Which Catholic books are safe to read?

How do I know which Catholic books are safe to read?

The Church used to give an Imprimatur and or a Nihil Obstat, etc. This usually was a good indication that a book was okay to read. Some books (new ones) still have these, but they are no longer required.

So how do I know which books are safe to read? I don’t want to read anything that could compromise my faith without my even knowing it.

There are so many books, and authors as well as publishers, that its hard to keep up on it all and sift through the junk. I’ve even read reviews where one Catholic I trust blasts a book by another author I trust. Its things like that that are confusing me.

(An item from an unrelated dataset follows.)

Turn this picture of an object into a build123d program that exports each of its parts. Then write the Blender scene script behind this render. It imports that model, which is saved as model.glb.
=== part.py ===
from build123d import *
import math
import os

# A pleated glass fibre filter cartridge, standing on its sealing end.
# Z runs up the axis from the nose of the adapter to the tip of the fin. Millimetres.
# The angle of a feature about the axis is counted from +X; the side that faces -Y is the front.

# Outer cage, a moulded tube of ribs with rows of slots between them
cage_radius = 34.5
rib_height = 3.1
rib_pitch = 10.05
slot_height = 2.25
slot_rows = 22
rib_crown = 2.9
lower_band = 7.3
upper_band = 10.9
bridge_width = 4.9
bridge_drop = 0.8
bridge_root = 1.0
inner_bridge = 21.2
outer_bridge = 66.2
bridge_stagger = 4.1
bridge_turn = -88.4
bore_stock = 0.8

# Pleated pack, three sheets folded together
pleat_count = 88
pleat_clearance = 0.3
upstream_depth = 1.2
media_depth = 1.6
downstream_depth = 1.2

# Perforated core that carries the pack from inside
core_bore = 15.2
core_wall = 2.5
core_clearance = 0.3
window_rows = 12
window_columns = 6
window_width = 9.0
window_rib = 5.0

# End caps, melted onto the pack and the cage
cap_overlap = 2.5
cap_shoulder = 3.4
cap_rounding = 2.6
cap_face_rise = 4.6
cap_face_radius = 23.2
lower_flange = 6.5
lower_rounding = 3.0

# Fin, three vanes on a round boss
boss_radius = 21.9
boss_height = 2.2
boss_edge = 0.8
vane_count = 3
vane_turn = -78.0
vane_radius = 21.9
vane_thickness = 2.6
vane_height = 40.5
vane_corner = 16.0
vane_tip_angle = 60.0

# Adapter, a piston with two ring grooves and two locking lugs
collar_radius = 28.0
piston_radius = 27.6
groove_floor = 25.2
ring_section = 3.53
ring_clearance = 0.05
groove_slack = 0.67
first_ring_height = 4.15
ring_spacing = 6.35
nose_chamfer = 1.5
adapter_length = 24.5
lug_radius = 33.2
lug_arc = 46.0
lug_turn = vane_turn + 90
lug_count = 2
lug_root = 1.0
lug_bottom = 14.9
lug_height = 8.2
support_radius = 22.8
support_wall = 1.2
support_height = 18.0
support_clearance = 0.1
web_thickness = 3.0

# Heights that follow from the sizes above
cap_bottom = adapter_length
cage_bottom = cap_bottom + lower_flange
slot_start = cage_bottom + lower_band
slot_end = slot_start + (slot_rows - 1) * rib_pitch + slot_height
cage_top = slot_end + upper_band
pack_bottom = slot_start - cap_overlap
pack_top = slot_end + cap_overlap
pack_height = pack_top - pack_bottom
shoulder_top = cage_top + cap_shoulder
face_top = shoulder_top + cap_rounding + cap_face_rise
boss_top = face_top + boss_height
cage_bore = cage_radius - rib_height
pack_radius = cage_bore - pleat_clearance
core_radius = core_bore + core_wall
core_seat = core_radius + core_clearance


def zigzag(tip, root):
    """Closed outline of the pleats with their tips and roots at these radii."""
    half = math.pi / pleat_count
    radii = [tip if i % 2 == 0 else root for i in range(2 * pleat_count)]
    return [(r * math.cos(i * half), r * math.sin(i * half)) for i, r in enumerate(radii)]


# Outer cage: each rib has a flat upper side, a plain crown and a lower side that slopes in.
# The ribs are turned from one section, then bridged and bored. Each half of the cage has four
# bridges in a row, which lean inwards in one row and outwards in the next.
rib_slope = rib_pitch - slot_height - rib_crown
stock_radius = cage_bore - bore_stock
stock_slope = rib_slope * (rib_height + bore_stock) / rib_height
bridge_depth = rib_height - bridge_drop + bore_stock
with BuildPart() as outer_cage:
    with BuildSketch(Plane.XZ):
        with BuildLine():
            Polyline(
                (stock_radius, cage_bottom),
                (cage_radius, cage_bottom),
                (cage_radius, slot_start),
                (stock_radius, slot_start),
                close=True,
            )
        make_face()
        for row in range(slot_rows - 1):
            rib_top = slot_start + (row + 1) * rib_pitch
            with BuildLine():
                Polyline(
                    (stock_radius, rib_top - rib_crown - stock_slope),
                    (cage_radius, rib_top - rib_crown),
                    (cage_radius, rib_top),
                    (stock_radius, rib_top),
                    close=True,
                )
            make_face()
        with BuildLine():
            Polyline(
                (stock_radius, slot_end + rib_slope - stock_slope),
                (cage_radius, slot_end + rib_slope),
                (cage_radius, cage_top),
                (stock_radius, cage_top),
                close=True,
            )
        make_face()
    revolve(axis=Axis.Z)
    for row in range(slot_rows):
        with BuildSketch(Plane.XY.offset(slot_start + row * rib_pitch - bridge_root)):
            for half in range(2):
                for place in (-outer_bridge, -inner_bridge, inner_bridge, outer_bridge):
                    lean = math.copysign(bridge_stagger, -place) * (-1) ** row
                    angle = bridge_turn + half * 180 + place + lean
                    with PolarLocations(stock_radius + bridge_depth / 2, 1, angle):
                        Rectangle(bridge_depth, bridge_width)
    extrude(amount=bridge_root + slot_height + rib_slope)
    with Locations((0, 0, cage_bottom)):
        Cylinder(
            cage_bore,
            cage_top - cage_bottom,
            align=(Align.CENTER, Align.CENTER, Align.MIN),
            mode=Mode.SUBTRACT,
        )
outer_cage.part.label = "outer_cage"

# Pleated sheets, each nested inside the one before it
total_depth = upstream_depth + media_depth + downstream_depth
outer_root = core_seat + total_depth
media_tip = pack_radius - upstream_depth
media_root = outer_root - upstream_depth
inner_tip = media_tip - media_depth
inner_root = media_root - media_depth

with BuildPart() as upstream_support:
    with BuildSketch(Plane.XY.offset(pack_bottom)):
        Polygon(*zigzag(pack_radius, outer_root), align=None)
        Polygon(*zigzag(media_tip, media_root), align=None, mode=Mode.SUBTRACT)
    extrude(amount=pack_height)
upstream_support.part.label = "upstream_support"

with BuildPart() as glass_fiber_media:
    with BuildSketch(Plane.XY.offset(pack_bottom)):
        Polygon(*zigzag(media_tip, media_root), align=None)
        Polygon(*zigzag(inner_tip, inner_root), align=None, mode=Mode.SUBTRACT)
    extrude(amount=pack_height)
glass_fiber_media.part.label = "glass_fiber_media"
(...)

You can still look for the Imprimatur and Nihil Obstat. Remember that these seals simply mean that the book is free from error.

Come on, is it so easy to compromise your faith in that case? :wink:
So maybe start with building strong foundation, read Catechism, Bible, esp. New Testament - especially with some good commentary, after all, faith comes from listening to the Word of God (- Rom 10:17) and the books by the Saints - especially those who have been declared the doctors of the Church (Augustine, Theresa of Avila, Catherine of Sienna, John of Cross, Faustina Kowalska, Theresa Lesiux - to name a few.)

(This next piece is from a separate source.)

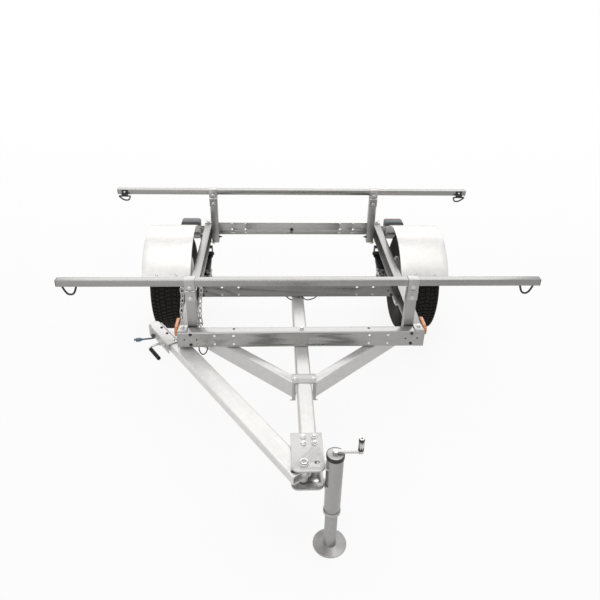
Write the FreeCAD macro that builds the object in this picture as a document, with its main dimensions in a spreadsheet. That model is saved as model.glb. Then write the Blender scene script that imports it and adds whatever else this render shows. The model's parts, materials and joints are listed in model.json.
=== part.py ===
import FreeCAD, Part, Sketcher
import math
import os
import re

os.makedirs("parts", exist_ok=True)
doc = FreeCAD.newDocument("boat_trailer")
vector = FreeCAD.Vector

# Every driving size is a plain number in millimetres or degrees. X is the trailer's right, -Y its front,
# Z up from the ground. y is measured from the front load bar's front face; origin_y then centres the trailer.
sizes = [
    # load bars and what hangs on them
    ("bar_length", 1981), ("bar_depth", 32), ("bar_high", 28), ("bar_top", 680), ("bar_wall", 3),
    ("bar_gap", 1077), ("cap_lip", 2), ("cap_plug", 12), ("plug_gap", 0.5),
    ("loop_inset", 40), ("tab_half", 17), ("tab_high", 26), ("tab_thick", 3), ("curl_out", 6.8),
    ("curl_bore", 3.9), ("loop_wire", 3.5), ("loop_half", 25), ("loop_drop", 48),
    # frame of folded channel
    ("frame_front", -48), ("frame_rear", 1172), ("frame_half", 520), ("frame_top", 460),
    ("web_high", 75), ("flange", 41), ("sheet", 3), ("bend", 6), ("middle_y", 370), ("fit_gap", 0.2),
    ("cope_gap", 1), ("hole_inner", 286), ("hole_outer", 365), ("hole_radius", 5.5), ("hole_low", 402),
    ("hole_high", 442), ("corner_long", 52), ("corner_inset", 4), ("plate_thick", 3),
    ("lead_hole", 6), ("lead_hole_y", 1122), ("lead_hole_z", 402),
    # fixed tongue section, its braces and the cap over them
    ("tongue_half", 28.5), ("tongue_high", 76), ("tongue_front_end", -640), ("tongue_rear_end", 415),
    ("tongue_round", 9), ("tongue_wall", 4), ("brace_angle", 42.35), ("brace_start_x", 47),
    ("brace_start_y", -288), ("brace_rear", 75), ("brace_flange", 36), ("cap_front", -293),
    ("cap_rear", -238), ("cap_half", 47), ("arch_gap", 4.5), ("cap_foot", 7), ("cap_foot_long", 20),
    ("cap_low", 302),
    # posts and their brackets
    ("post_in", 438), ("post_wide", 40.9), ("post_depth", 40), ("post_top", 626),
    ("bracket_half", 22), ("bracket_low", 585), ("bracket_ledge", 9), ("bracket_rear", 51),
    ("riser_half", 16), ("riser_inset", 2), ("bracket_hole", 4.5), ("bracket_hole_drop", 30),
    ("strap_low", 634.2), ("strap_thick", 3),
    # wheels, axle and springs
    ("wheel_x", 655), ("wheel_y", 772), ("wheel_sides", 48), ("tyre_radius", 260), ("tyre_wide", 199),
    ("bead_radius", 133), ("bead_half", 74), ("belly_radius", 196), ("shoulder_radius", 241), ("shoulder_half", 92),
    ("tread_half", 79), ("tread_drop", 3), ("rim_half", 75), ("rim_sheet", 3), ("dish_x", 38),
    ("hub_face", 22), ("pilot_radius", 35), ("hub_flange", 58), ("hub_flange_thick", 11),
    ("hub_barrel", 33), ("hub_back", -45), ("hub_cap", 62), ("hub_cap_radius", 26), ("spindle_radius", 14),
    ("spindle_end", 40), ("axle_side", 38), ("axle_half", 545), ("spring_x", 493),
    ("spring_wide", 45), ("spring_reach", 185), ("spring_rise", 30), ("leaf", 7), ("leaf_long", 150),
    ("leaf_short", 105), ("eye_radius", 13), ("eye_bore", 6.2), ("hanger_pin", 6), ("hanger_half", 18),
    ("hanger_sheet", 4), ("hanger_gap", 1), ("seat_half", 34), ("seat_thick", 4),
    ("clamp_thick", 6), ("bolt_side", 9), ("bolt_top", 12),
    # fenders
    ("fender_radius", 310), ("fender_in", 531), ("fender_out", 775), ("fender_sheet", 1.6),
    ("fender_low", 402), ("lip", 9), ("stay_thick", 4), ("stay_wide", 38), ("stay_inset", 8),
    ("stay_low", 12),
    # lamps and markers
    ("lamp_in", 26), ("lamp_wide", 110), ("lamp_front", 1100), ("lamp_long", 59), ("lamp_low", 372),
    ("lamp_high", 104), ("lamp_round", 14), ("lens_thick", 12), ("lens_inset", 3), ("lamp_tab", 37),
    ("bracket_drop", 6), ("marker_front", -34), ("marker_long", 104), ("marker_low", 425.5),
    ("marker_high", 44), ("marker_thick", 12),
    # hinge and the folding tongue section
    ("pin_x", -21.4), ("pin_y", -710), ("pin_radius", 8), ("pin_play", 0.05), ("pin_head", 13),
    ("pin_head_high", 8), ("hinge_rear", -572), ("hinge_front", -748), ("hinge_left", -62),
    ("hinge_right", 46), ("hinge_thick", 6), ("hinge_round", 22), ("fold_angle", 146.13),
    ("front_half", 37.5), ("front_high", 38), ("front_top", 377), ("front_back", 20),
    ("front_long", 973), ("front_wall", 3.5), ("front_round", 7), ("sleeve_radius", 14),
    ("sleeve_gap", 5), ("lock_bore", 8.1),
    # coupler: shift is how far its middle lies outward of the section's middle
    ("coupler_shift", 22), ("coupler_half", 25), ("coupler_tail", 95), ("coupler_nose", 90),
    ("coupler_sheet", 4), ("coupler_side_low", 334), ("side_end", 73), ("ridge_high", 5),
    ("nose_radius", 29.2), ("nose_chamfer", 8), ("nose_low", 325), ("ball_radius", 25.7),
    ("ball_deep", 35), ("ear_wide", 18), ("ear_low", 321), ("coupler_seat", 0.3), ("notch_long", 2),
    ("knob_radius", 9), ("knob_long", 10), ("knob_s", 57), ("knob_z", 345),
    ("lead_radius", 3.5), ("plug_long", 40), ("plug_half", 11), ("plug_thick", 12), ("plug_turn", -24.06),
    # lift handle
    ("handle_s", 7), ("handle_z", 328), ("handle_rod", 5), ("handle_hole", 5.3), ("handle_start", 10),
    ("handle_out", 93), ("handle_bend", 15), ("grip_radius", 8.5), ("grip_bore", 5.1), ("grip_near", 15),
    ("grip_long", 89),
    # jack
    ("jack_x", 78), ("jack_y", -722), ("jack_radius", 28), ("jack_low", 170), ("jack_top", 440),
    ("jack_cap", 5), ("jack_leg_radius", 22), ("jack_play", 0.1), ("jack_leg_top", 290),
    ("foot_radius", 60), ("foot_thick", 6), ("crank_reach", 80), ("crank_side", 10),
    ("crank_knob", 9), ("crank_knob_high", 52), ("crank_rise", 14), ("clamp_half", 20),
    # safety chain
    ("chain_wire", 2.3), ("chain_pitch", 24.4), ("chain_wide", 13.4), ("chain_slack", 1.2),
    ("chain_y", 47.5), ("chain_rise", 7.5), ("chain_hanging", 7),
    ("hook_pitch", 26), ("hook_wide", 20), ("hook_wire", 2.6), ("hook_bend", 8),
]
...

On the other hand, do not go too much into private revelations that have not been approved officially by Church.

That should keep you safe.

I dunno but I’m guessing you must be a man…paying attention only half the quote & question :rolleyes: :wink: …(Sorry I couldn’t resist to pick on you:p ) I believe the question is in relation to current authors and books…there are many confused catholics out here. I know for me many of the older books are hard for me to understand with the exception of St Louis De Monefort, The Cures of Ares…I need to keep my faith simple and straightforward;otherwise I puff up like a peacock…did you ever hear a peakcock’s cry…it is so annoying. That’s how I get…I think its starting to happen to me right now:hmmm: Have a good day!:smiley:

I kept part of the quote just to keep things simple :stuck_out_tongue:

If you need simplicity - the Diary of St Faustina’s (who btw, had only three years of schooling) will do just great for you!

But on a more serious note, what kind of issues do you find confusing? Just wondering… Well, another thing that might help you is reading the reviews?

Sigh. I know this isn’t the kind of answer you want to hear, but reading, and gathering information in general is NOT SAFE for your mindset. It isn’t supposed to be - it’s meant to make you think new thoughts, inspire you, take you new places you’ve never physically been, nor could ever be in some cases - and at it’s best, shake you to the core. It’s like walking out your front door - you could get run over by a bus or struck by a meteor, sure, but that is not a good reason to be agoraphobic!

The lack of safety, the serious contemplation, and yes, genuine doubt, is a huge part of what it means to be well-read, and to read well. Please don’t let any authority dictate what it is acceptable for you to be curious about! I think the great scholars of the Catholic Church would, cautiously but enthusiastically agree with me - and if they wouldn’t, ha! The more fool they. But, many of them were no fools, and immense, questioning polymaths.

And of course Nepthe is neither catholic, nor a believer at all per his profile. His approach is perfectly reasonable for his worldview.

But as catholics, we believe God DID give us BOTH an intellect and a revelation. Presumably, you’ve had an encounter with God that has convinced you of the above and you want to maximize your exposure to what He has revealed with your guard DOWN so that you can process the rest of life accurately with your guard UP.

Earlier posters had it great: Do a regular reading program in the Scriptures and the catechism in addition to whatever else you read. Read the first two sources in the attitude of a sponge. Read the rest as Nepethe suggests. It IS a big and wonderful world with lots to discover. And it is MOST joyful when you explore it with the tools and knowledge necessary for spiritual survival.

It’s the same way with the physical world: Nature is gorgeous and waiting to be experienced, but some knowledge, skills and decent gear will most assuredly increase your odds of survival out there.